Research: YOUNG and co-workers,

Listed in Issue 142

Abstract

YOUNG and co-workers, Lipid and Diabetes Research Group, Christchurch Hospital, New Zealand, joanna.young@cdhb.govt.nz, have studied the effects of the antioxidant, Enzogenol, on markers of oxidative stress in smokers.

Background

Chronic smoking is associated with endothelial dysfunction and inflammation, with oxidative stress contributing to both these processes. The aim of this study was to investigate the effect of combined antioxidant treatment with Enzogenol, a flavonoid extract from the bark of Pinus radiata and vitamin C, over and above vitamin C alone, on endothelial function, plasma markers of inflammation and oxidative stress, blood pressure and anthropometrics.

Methodology

Methods: 44 chronic smokers without established cardiovascular disease were assigned randomly to receive either 480 mg Enzogenol and 60 mg vitamin C, or 60 mg vitamin C alone daily for 12 weeks. Endothelial function in the brachial artery was assessed by flow- mediated vasodilation.

Results

Flow-mediated vasodilation improved in both treatment groups (p < 0.001), with no significant difference between the two groups.
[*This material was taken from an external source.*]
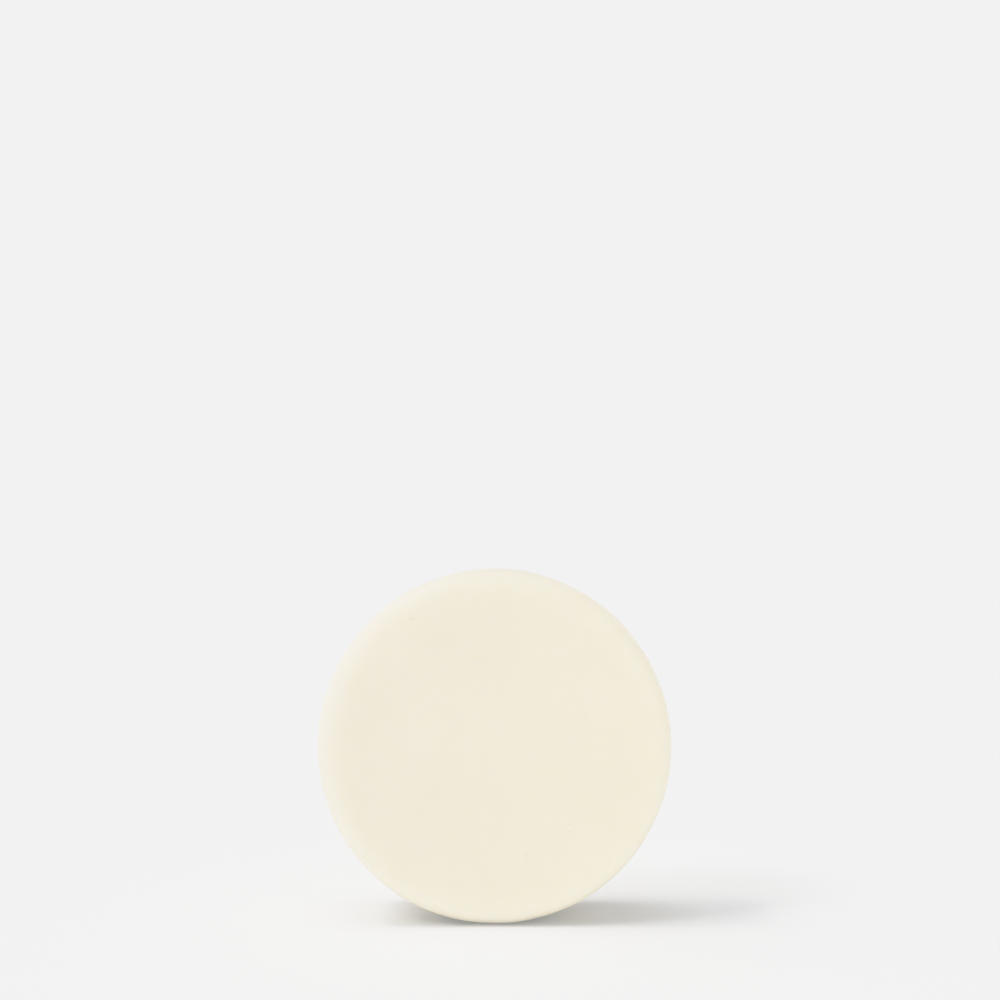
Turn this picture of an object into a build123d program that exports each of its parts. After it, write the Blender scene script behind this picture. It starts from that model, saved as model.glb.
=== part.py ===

In the group receiving Enzogenol and vitamin C, protein carbonyl levels were significantly reduced compared to the group taking vitamin C alone (p = 0.03). Enzogenol and vitamin C resulted in a significant reduction in fibrinogen levels in heavy smokers compared with vitamin C alone (p < 0.009).

Conclusion

These findings demonstrate that co-supplementation with Enzogenol and vitamin C in smokers conferred no additional beneficial effect on endothelial function over and above that seen in the vitamin C alone group. However, Enzogenol did demonstrate additional favourable effects on protein oxidative damage and fibrinogen levels (and hence possibly the risk of thrombosis).

References

Young JM, Shand BI, McGregor PM, Scott RS, Frampton CM. Comparative effects of enzogenol and vitamin C supplementation versus vitamin C alone on endothelial function and biochemical markers of oxidative stress and inflammation in chronic smokers. Free Radical Research 40 (1): 85-94, Jan 2006.